Frequently Asked Questions
How much should a Singapore business invest in branding?
Branding investment varies significantly based on business size and scope. For a small to medium business in Singapore, expect to invest between $5,000 and $30,000 for a comprehensive brand identity package that includes strategy, logo design, visual identity system, and brand guidelines. This is a foundational investment that will serve your business for years. Ongoing brand management, including content creation, design updates, and brand monitoring, is an additional recurring cost. View branding as a long-term investment in business value, not a one-time expense.
When should a business consider rebranding?
Consider rebranding when your business has fundamentally changed its offerings, target audience, or market position, when your current brand no longer reflects your company’s values and direction, when you are entering new markets that your existing brand does not serve, after a merger or acquisition, or when your brand has been damaged by negative associations. Do not rebrand simply because you are tired of your current look or because a competitor has updated theirs. A rebrand should be driven by strategic necessity, not aesthetic preference.
What is the difference between branding and marketing?
Branding is the strategic foundation: who you are, what you stand for, how you are perceived, and the experience you deliver. Marketing is the tactical execution: the specific channels, campaigns, and activities you use to promote your brand and generate business results. Branding tells marketing what to say and how to say it. Effective marketing without strong branding generates short-term results. Strong branding without effective marketing limits your reach. The two work together, with branding providing the strategy and marketing providing the amplification.
Can a small Singapore business compete with larger brands?
Absolutely. Small businesses often have significant branding advantages: they can be more authentic, more nimble, more personal, and more closely aligned with niche audiences. Where large corporations must appeal to broad markets with generic messaging, small businesses can build deep connections with specific communities. Focus on what makes you genuinely different, deliver an exceptional customer experience, and communicate your brand story with authenticity. Many of Singapore’s most beloved brands started small and grew through the strength of their brand positioning and customer relationships.
How do I maintain brand consistency across multiple team members?

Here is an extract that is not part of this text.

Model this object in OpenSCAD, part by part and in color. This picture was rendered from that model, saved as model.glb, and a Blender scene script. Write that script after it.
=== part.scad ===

Start with comprehensive brand guidelines that are easily accessible to everyone. Create templates for all recurring materials to minimise the chance of deviation. Conduct regular brand training sessions, especially for new hires. Designate a brand guardian, someone responsible for reviewing materials and ensuring consistency. Use digital asset management tools to provide a single source for approved logos, images, and templates. Regularly audit your brand touchpoints to catch inconsistencies early. The more systematic your approach, the easier it is to maintain consistency as your team grows.